Their reflections on the earthquake are so wise and poignant that it’s hard for me to connect them with the bored faces and quiet voices in my classroom.
Today I got up as usual. The weather made me so happy, because a few days ago the weather is very hot and today I feel cool so I have a good mood in the morning.
In the afternoon it had a big rain when we having classes, luckly when we went back to the apartment the rain stopped. But is sadly to me the weather become a little cold. And today is the first anniversary of Wenchuan earthquake Day. I think the rain maybe is the tears flow for the dead people in that earthquake.
Today is commemorate the first anniversary of Sichuan Earthquake. We lost a lot of Chinese at last year because the big disaster. But Chinese hand in hand quickly go through trouble. Now, we are happy for rebuilt Sichuan Province and have best wishes to survived people. In that emerge situation, we know people all around the world are kindheart, generous and solidarity.
We have to live with hope and know that our life is simply a reflection of our action. I am a happy girl that satisfied with my life.
I took a break to walk in the rain because I needed to get some dinner, but also because my eyes were filling with tears and it was getting hard to keep reading. These students, these people, bear the weight of China’s history, as if all the Mao memorabilia in the Dongtai Road Market were piled on their shoulders. They bear the weight of an educational system that’s centuries old, exam-centered, and slow-to-change. And they carry with them the memories of compatriots and loved ones lost. Yet they are walking, talking, and laughing in the rain. These happy people, these sleeping tigers.

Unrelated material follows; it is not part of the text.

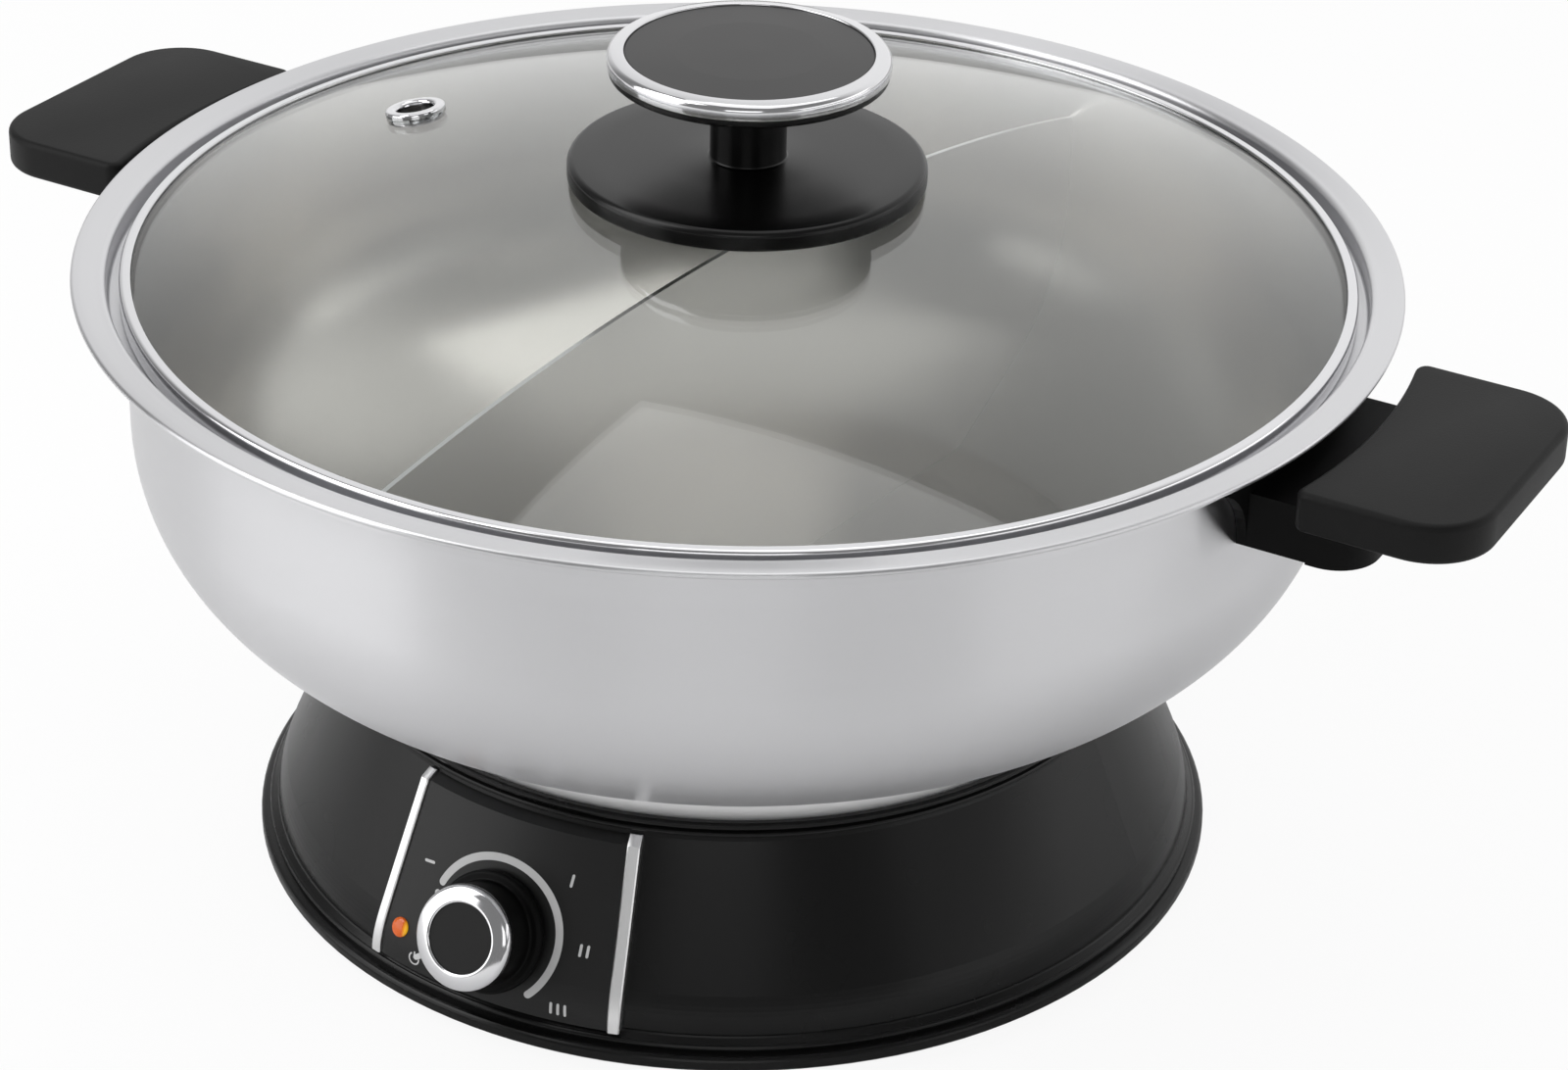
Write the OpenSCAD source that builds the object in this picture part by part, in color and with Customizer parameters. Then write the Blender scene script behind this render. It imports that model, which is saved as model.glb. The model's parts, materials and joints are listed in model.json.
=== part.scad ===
// Electric hot pot: a divided steel pot with two side handles and a domed glass lid,
// standing on a heated base with one temperature dial.
// Millimetres. +Z is up and the feet stand on z = 0. The dial faces -Y, the handles lie along X.

/* [Base] */
// Height of the base at its top rim
base_h = 59; // [52:0.5:66]
// Radius inside the top rim, which the foot of the pot drops into
base_mouth_r = 98.6; // [96:0.2:99.4]
// Height of the neck, just under the top rim
neck_z = 53.8; // [47:0.2:54.5]
// Outer radius of the neck
neck_r = 99.9; // [99.2:0.1:101]
// Height at which the cone of the base ends and its skirt begins
cone_foot_z = 20.3; // [17:0.1:24]
// Outer radius at the foot of the cone
cone_foot_r = 114.4; // [111:0.2:115.4]
// Outer radius at the bottom of the skirt
skirt_r = 116.6; // [116.2:0.1:117.6]
// Height at which the skirt meets the foot flange
skirt_z = 11; // [10.4:0.1:12]
// Outer radius of the foot flange
flange_r = 121.3; // [120.6:0.1:124]
// Thickness of the housing wall
housing_wall = 2.5; // [2:0.1:3]
// Thickness of the bottom plate
bottom_plate_t = 2.2; // [1.6:0.1:3]

/* [Feet] */
// Number of rubber feet
foot_count = 6; // [4:1:8]
// Radius of the circle that the feet stand on
foot_circle_r = 108; // [98:1:109]
// Radius of one foot
foot_r = 7; // [5:0.5:7.5]
// Height of a foot under the base
foot_h = 3.6; // [2.6:0.2:5]

/* [Control panel] */
// Half angle of the raised panel, seen from above
panel_half_angle = 16.3; // [15.4:0.1:19]
// How far the panel stands out from the cone
panel_proud = 2.2; // [1.6:0.1:3]
// Height of the panel's upper edge
panel_top_z = 52.4; // [46:0.2:52.8]
// Width of a trim strip, as an angle seen from above
strip_angle = 1.15; // [0.8:0.05:1.8]
// How far a trim strip stands out from the panel
strip_proud = 0.75; // [0.4:0.05:1.2]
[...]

As I returned to my apartment a pretty girl rode past me on her bicycle. She was drenched, she had no umbrella, and the rain was pelting her face, and she trying to shield her eyes with one hand as she steered her bike with the other. She was alone, not riding with anyone to chat with and make her laugh. And yet as she peddled past me she laughed. All alone in the rain she laughed. Why?
I have only English to teach you, but what you have to teach me, you happy girl, is much more valuable.